The monk and I talked about how important we felt the Buddhist-Christian conversation is, particularly to contemplative spirituality. We talked about how many of the most important contemplatives of the past century, including Thomas Merton, Raimon Panikkar, Bede Griffiths, and William Johnston, were (or are) engaged in some form of interfaith work between Christianity and eastern religious practice. Finally, I said, “You know, I think I have more in common with a contemplative Buddhist than with a fundamentalist Christian,” and he agreed.
Here we have the challenge of the postmodern world. Phyllis Tickle says that the key issue facing emergence Christianity is the question of authority. But I think identity is just as critical a concern. Christians who oppose interfaith dialog, or who insist that our only interaction with non-Christians must be to convert them, are precisely those who have a high level of anxiety over what it means to be a Christian: to have a Christian identity. Now, I am all for having a Christian identity, just as I think it is important to have a clear sense of where our authority is situated. But just as all the old paradigms of authority seem to be shifting under our feet, so too I think “Christian identity” is totally up for grabs. If the emergence of a Muslim majority in Europe would mean the death of contemplative Christianity, I would grieve. But if it just means a new chapter in the endless drama of clashing fundamentalisms, I can’t get too worried about it, except to fear the violence that must inevitably accompany such conflict. Meanwhile, the thought of mystical cross-fertilization between contemplative Muslims (such as the Sufis) and contemplative Christians is a question I find fascinating. Perhaps in another few years meditation practitioners like B. Alan Wallace will be inviting the most visionary of Muslim thinkers to join in the conversation that is already occurring between scientists, Buddhists and Christians.
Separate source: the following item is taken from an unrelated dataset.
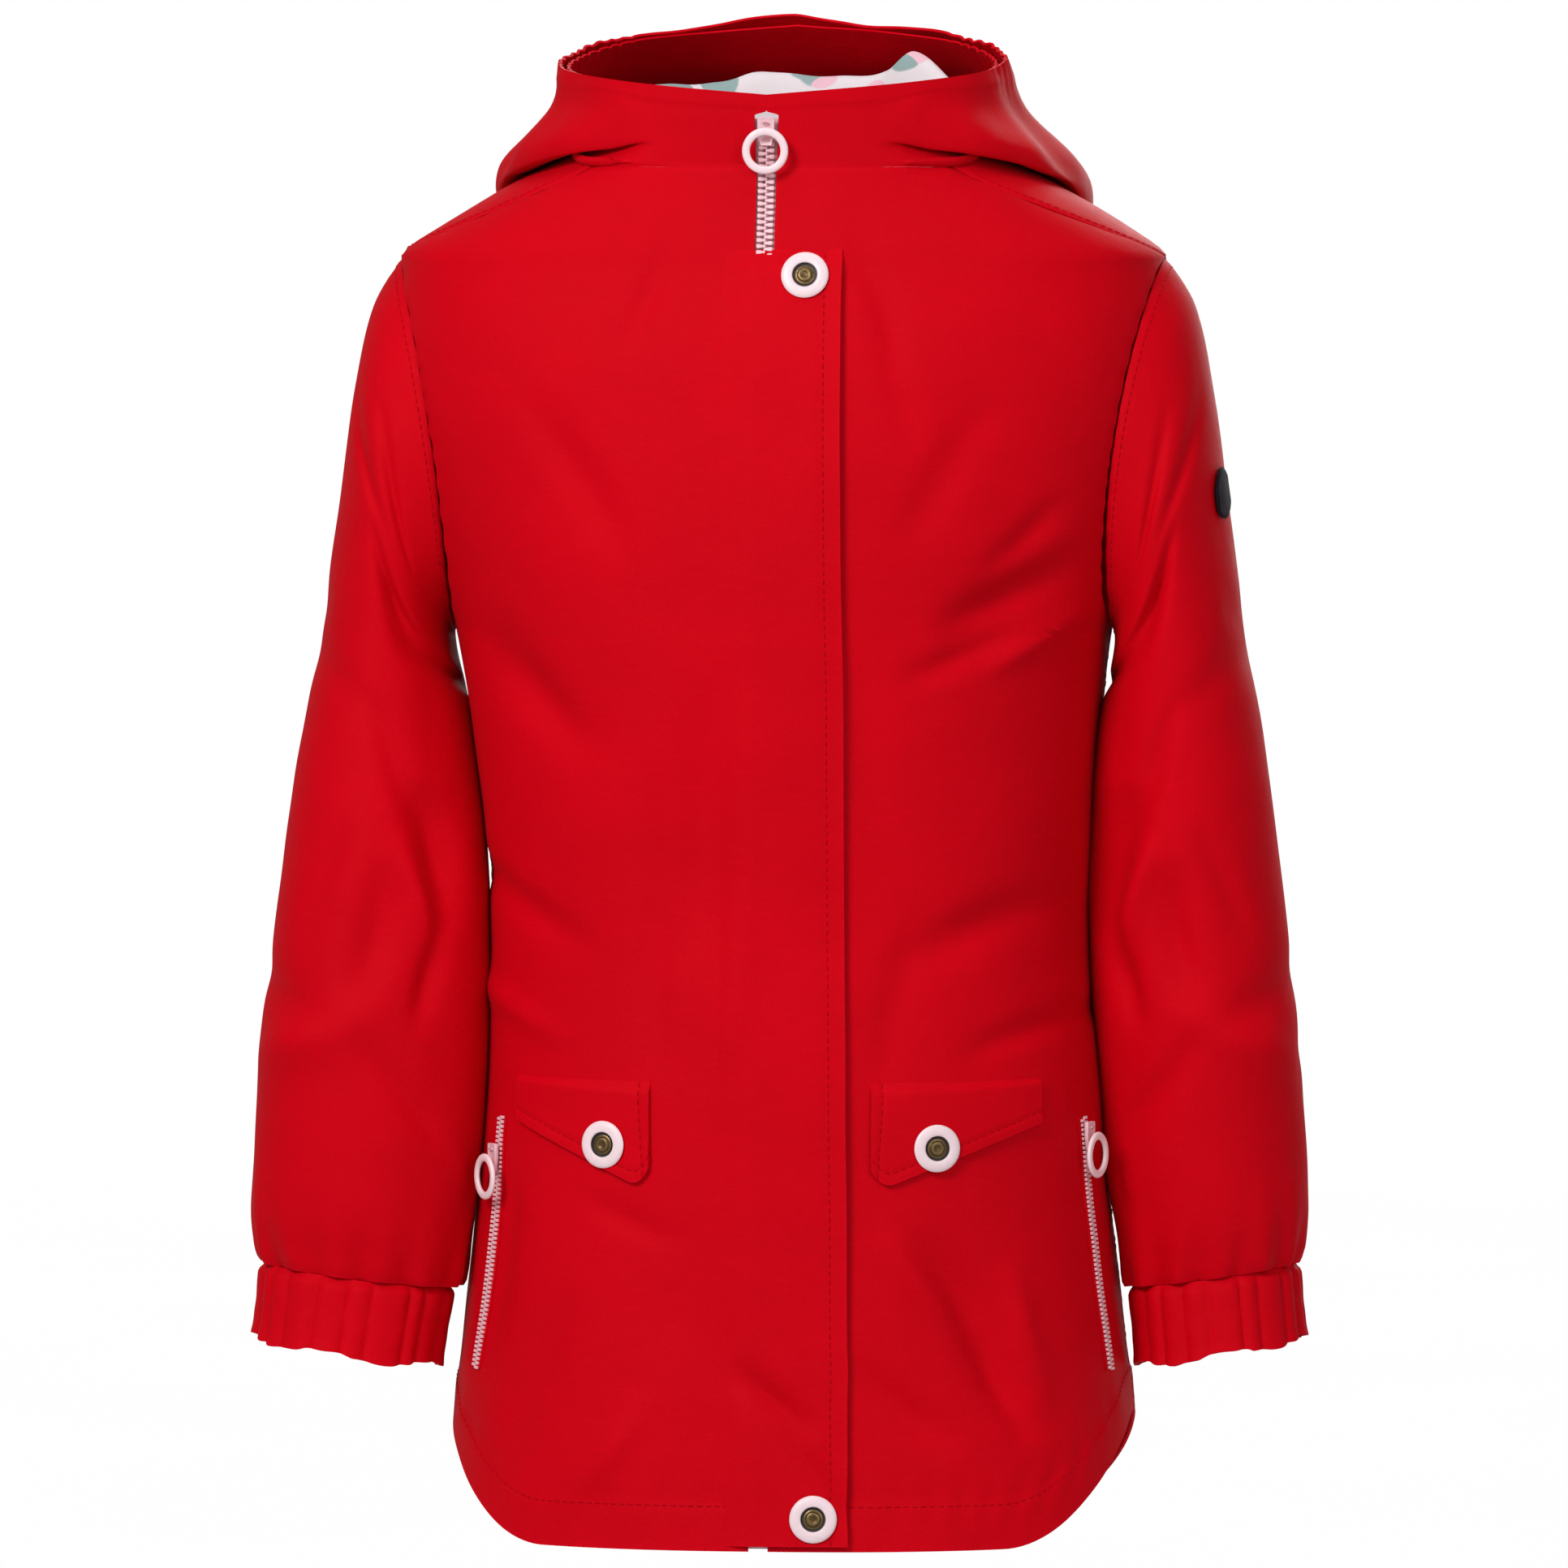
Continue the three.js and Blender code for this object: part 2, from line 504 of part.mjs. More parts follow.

Don’t dismiss me here. We have to get over the media stereotype of Islam as the religion of suicide bombers. Yes, that element exists, just as there are Christians out there who murder abortion providers. Islam has a long history of its own intellectual distinction (remember, it was the Muslims who, like the Irish, kept classical philosophy alive while Europe sank into the dark ages). When we think in terms of Christian-Muslim dialogue, it is vital that we think in terms of creative and fruitful exchange between the greatest minds and most loving practitioners of each faith. It needs to be a conversation between the saints and the mystics and the genuises of both communities. If we allow the tribal-minded masses (of either religion) to shape the conversation, it will devolve from a conversation into a quarrel, from a quarrel to a fight, and from a fight into a war. This is something no one needs.
Fifty years from now, Europe may be demographically Muslim and Africa may be the center of the Christian world. But North America, I suspect, will remain a roiling mass of secularism which plays host to a variety of religious identities, from fundamentalisms of all stripes to truly visionary contemplative explorers of human consciousness. Frankly, it will be among those contemplative explorers, regardless of where they happen to worship, that the most enlightening discourse will occur. If I’m still around (If I’m alive in 2059, I’ll celebrate my 99th birthday), I hope to be part of what promises to be a fascinating conversation (or two).